Black Flags: The Rise of ISIS by Pulitzer Prize-winning writer/reporter Joby Warrick of The Washington Post is an amazing book about how a single dead former Jordanian thug and gangster remains the inspiration for one of the world's most effective terrorist group.

 

The other book is ISIS: The State of Terror co-authored by Jessica Stern and J.M. Berger. Stern is also the author of the phenomenal best-seller Terror In the Name of God. Their take is that while ISIS is a more sophisticated operation than most in the West would like to concede, it is not a serious "existential" threat to the United States.
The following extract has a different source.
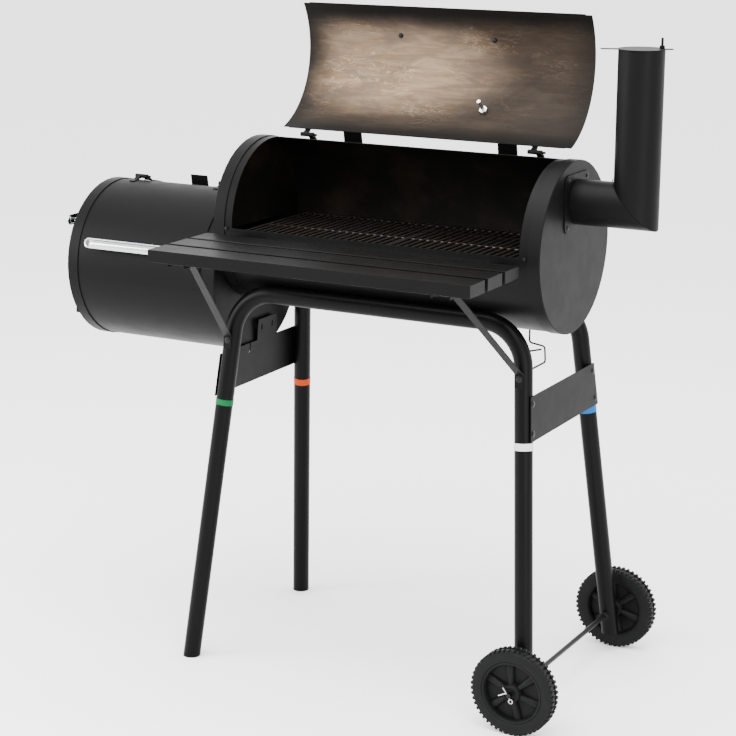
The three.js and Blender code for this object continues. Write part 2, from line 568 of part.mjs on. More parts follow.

Time will tell if they are correct.

 

The Witches -- Salem, 1692 by Stacy Schiff is one of those books you read to remind smart alecks like me that no matter how much we think we know of the past, the historical truth is always denser and more convoluted than we think. As we dive deeper into this political season, where fear and hate are significant elements to the rhetoric of some candidates, it is important to see what fear did to good people of this region more than 300 years ago.

 

 

Switching topics, if you don't know who Sam Phillips is you should do yourself a favor and read Sam Phillips: The Man Who Invented Rock 'n' Roll by Peter Guralnick. I have taught students for decades that if the return of black soldiers from World War II; the murder of Emmett Till in the early 1950s; and the Montgomery, Alabama bus boycott headed by the Rev. Martin Luther King Jr. were key elements of the civil rights struggle, than so too was the rise of rock 'n' roll throughout America.

This book proves once and for all that I was right all along.

Ghettoside: A True Story of Murder in America by Jill Leovy is the book that both most haunted me as well as most impacted my thinking on a subject I thought I knew well. Written by a reporter who covered crime in Los Angeles for a decade, this book rival's Ted Conover's 2001 classic, Newjack: Guarding Sing Sing in helping me understand that every crime story has a substantial myriad of impacted players. Simply put, this is a book with victims and villains you'll think about and remember long after you put it down.

 

Finally, I offer for your consideration some very good books written by folks whom I'm personally proud to know and call friends.

 

First up, Mark Edmundson's Self and Soul: A Defense of Ideals. The author of previously recommended books including Why Teach?: In Defense of a Real Education, Why Read? and Why Football Matters: My Education in the Game, the Malden-born and Medford-educated Edmundson is, as one critic has noted, "an idealist in an age of cynicism." As you will soon agree, we need more of his rich thinking for the rest of us to consider.

 

Old pal, and former political advance man, Patrick S. Halley has rediscovered a smalltime Boston hanger-on named Dan Coakley, who you'll soon become convinced is worthy of Halley's title for him, Dapper Dan: America's Most Corrupt Politician. In three words: What a character!

 

Finally, first-time author and press secretary of U.S. Rep. Niki Tsongas of Massachusetts Michael Hartigan has written a compelling novel called Stone Angels, a book about guilt and the consequences of bad decisions. It's great, fun and well worth the read.